== What is needed ==
Which lines below hold the word "from"? Report each one.
──────── Source data
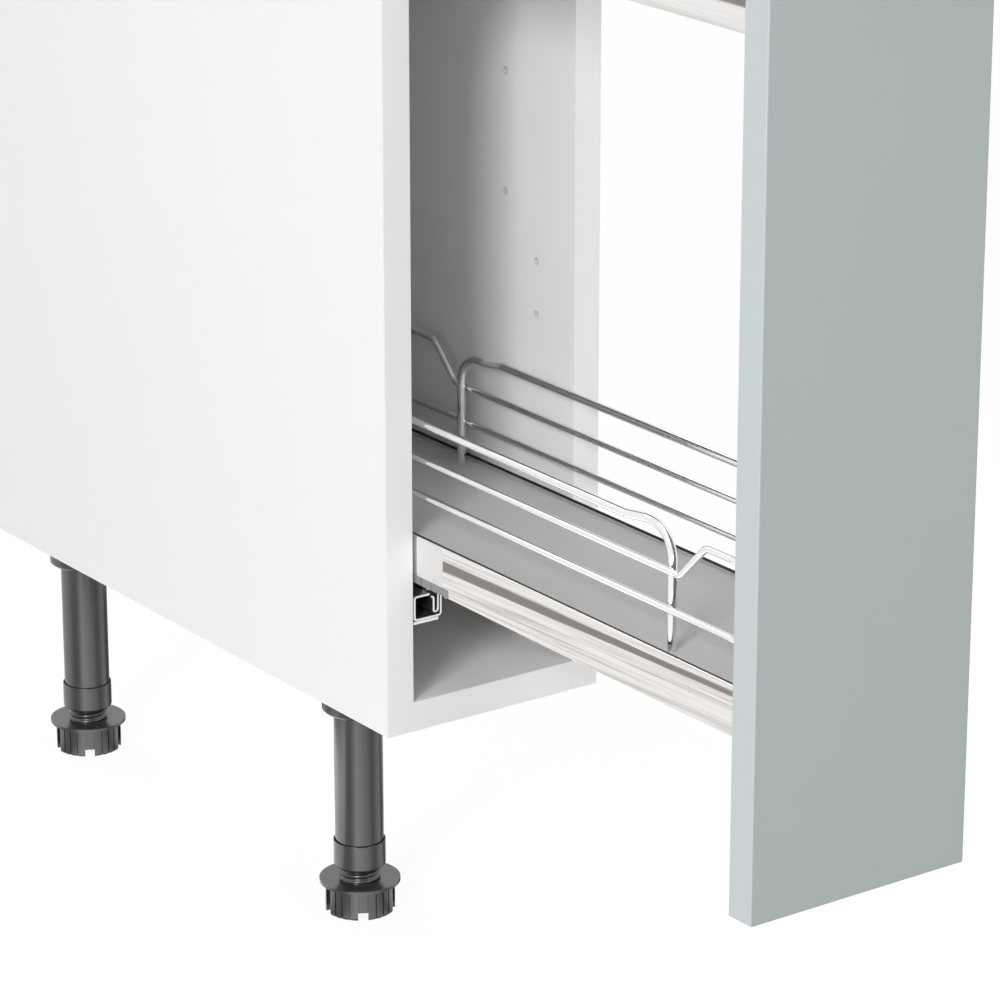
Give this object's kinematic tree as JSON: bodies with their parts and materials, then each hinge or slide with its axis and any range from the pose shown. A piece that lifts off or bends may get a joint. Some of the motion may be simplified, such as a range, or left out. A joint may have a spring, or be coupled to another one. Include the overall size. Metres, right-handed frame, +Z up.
{
  "type": "pull-out base cabinet",
  "caption": "Narrow kitchen base cabinet whose tall door draws out chrome-sided trays with wire galleries on telescopic runners; it stands on screw feet.",
  "frame": {"origin": "on the floor, in the middle of the outline with the door drawn out as in the picture", "axes": "+X to the right seen from the door, +Y from the door to the wall, +Z up"},
  "size_m": [0.15, 0.9242, 0.8975],
  "materials": {
    "white_board": "white melamine facing, fine matt texture",
    "white_back": "white lacquered fibreboard",
    "beech": "fluted beech",
    "door_finish": "matt sage blue-green facing",
    "grey_board": "light grey satin laminate",
    "chrome": "bright chrome plate",
    "zinc_steel": "bright zinc plate",
    "leg_plastic": "dark grey moulded plastic with a low sheen",
    "grey_plastic": "mid grey moulded plastic",
    "bumper_rubber": "soft translucent bumper",
    "handle_steel": "fine brushed steel"
  },
  "bodies": {
    "carcass": {"side_panel_left": "white_board", "side_panel_right": "white_board", "bottom_panel": "white_board", "back_panel": "white_back", "top_rail_front": "white_board", "top_rail_rear": "white_board", "wood_dowels": "beech", "cam_bolts": "zinc_steel", "cam_discs": "zinc_steel", "leg_socket_front": "leg_plastic", "leg_socket_rear": "leg_plastic", "leg_socket_screws": "zinc_steel", "leg_tube_front": "leg_plastic", "leg_tube_rear": "leg_plastic", "leg_collar_front": "leg_plastic", "leg_collar_rear": "leg_plastic", "fixed_profile_lower_left": "zinc_steel", "fixed_profile_lower_right": "zinc_steel", "fixed_profile_upper_left": "zinc_steel", "fixed_profile_upper_right": "zinc_steel", "runner_brackets": "zinc_steel", "runner_screws": "zinc_steel"},
    "front_foot": {"foot_front": "leg_plastic"},
    "rear_foot": {"foot_rear": "leg_plastic"},
    "middle_lower_left": {"middle_profile_lower_left": "zinc_steel"},
    "middle_lower_right": {"middle_profile_lower_right": "zinc_steel"},
    "middle_upper_left": {"middle_profile_upper_left": "zinc_steel"},
    "middle_upper_right": {"middle_profile_upper_right": "zinc_steel"},
    "outer_cage_set": {"outer_cages": "grey_plastic", "outer_rollers": "zinc_steel"},
    "inner_cage_set": {"inner_cages": "grey_plastic", "inner_rollers": "zinc_steel"},
    "pull_out": {"tray_profile_lower_left": "zinc_steel", "tray_profile_lower_right": "zinc_steel", "tray_profile_upper_left": "zinc_steel", "tray_profile_upper_right": "zinc_steel", "tray_profile_screws": "zinc_steel", "tray_catches": "grey_plastic", "tray_frame_lower": "chrome", "tray_frame_upper": "chrome", "tray_board_lower": "grey_board", "tray_board_upper": "grey_board", "top_rod_lower_left": "chrome", "top_rod_lower_right": "chrome", "top_rod_upper_left": "chrome", "top_rod_upper_right": "chrome", "middle_wire_lower": "chrome", "middle_wire_upper": "chrome", "low_wire_lower": "chrome", "low_wire_upper": "chrome", "door": "door_finish", "door_bracket_lower": "zinc_steel", "door_bracket_upper": "zinc_steel", "door_bracket_screws": "zinc_steel", "door_bumpers": "bumper_rubber", "bar_handle": "handle_steel", "handle_screws": "zinc_steel"}
  },
  "joints": [
    {"name": "extend_lower_left", "type": "slide", "parent": "carcass", "child": "middle_lower_left", "axis": [0, -1, 0], "range_m": [0, 0.147]},
    {"name": "extend_lower_right", "type": "slide", "parent": "carcass", "child": "middle_lower_right", "axis": [0, -1, 0], "range_m": [0, 0.147]},
    {"name": "extend_upper_left", "type": "slide", "parent": "carcass", "child": "middle_upper_left", "axis": [0, -1, 0], "range_m": [0, 0.147]},
    {"name": "extend_upper_right", "type": "slide", "parent": "carcass", "child": "middle_upper_right", "axis": [0, -1, 0], "range_m": [0, 0.147]},
    {"name": "outer_cages_roll", "type": "slide", "parent": "carcass", "child": "outer_cage_set", "axis": [0, -1, 0], "range_m": [0, 0.0735]},
    {"name": "pull_out_slide", "type": "slide", "parent": "middle_lower_left", "child": "pull_out", "axis": [0, -1, 0], "range_m": [-0.309, 0]},
    {"name": "inner_cages_roll", "type": "slide", "parent": "middle_lower_left", "child": "inner_cage_set", "axis": [0, -1, 0], "range_m": [-0.1545, 0]},
    {"name": "front_foot_screw", "type": "slide", "parent": "carcass", "child": "front_foot", "axis": [0, 0, -1], "range_m": [-0.007, 0.015]},
    {"name": "rear_foot_screw", "type": "slide", "parent": "carcass", "child": "rear_foot", "axis": [0, 0, -1], "range_m": [-0.007, 0.015]}
  ],
  "couplings": [
    {"joint": "extend_lower_right", "follows": "extend_lower_left", "ratio": 1},
    {"joint": "extend_upper_left", "follows": "extend_lower_left", "ratio": 1},
    {"joint": "extend_upper_right", "follows": "extend_lower_left", "ratio": 1},
    {"joint": "outer_cages_roll", "follows": "extend_lower_left", "ratio": 0.5},
    {"joint": "inner_cages_roll", "follows": "pull_out_slide", "ratio": 0.5}
  ]
}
────────────────
== Exercise result ==
Give this object's kinematic tree as JSON: bodies with their parts and materials, then each hinge or slide with its axis and any range from the pose shown. A piece that lifts off or bends may get a joint. Some of the motion may be simplified, such as a range, or left out. A joint may have a spring, or be coupled to another one. Include the overall size. Metres, right-handed frame, +Z up.
  "frame": {"origin": "on the floor, in the middle of the outline with the door drawn out as in the picture", "axes": "+X to the right seen from the door, +Y from the door to the wall, +Z up"},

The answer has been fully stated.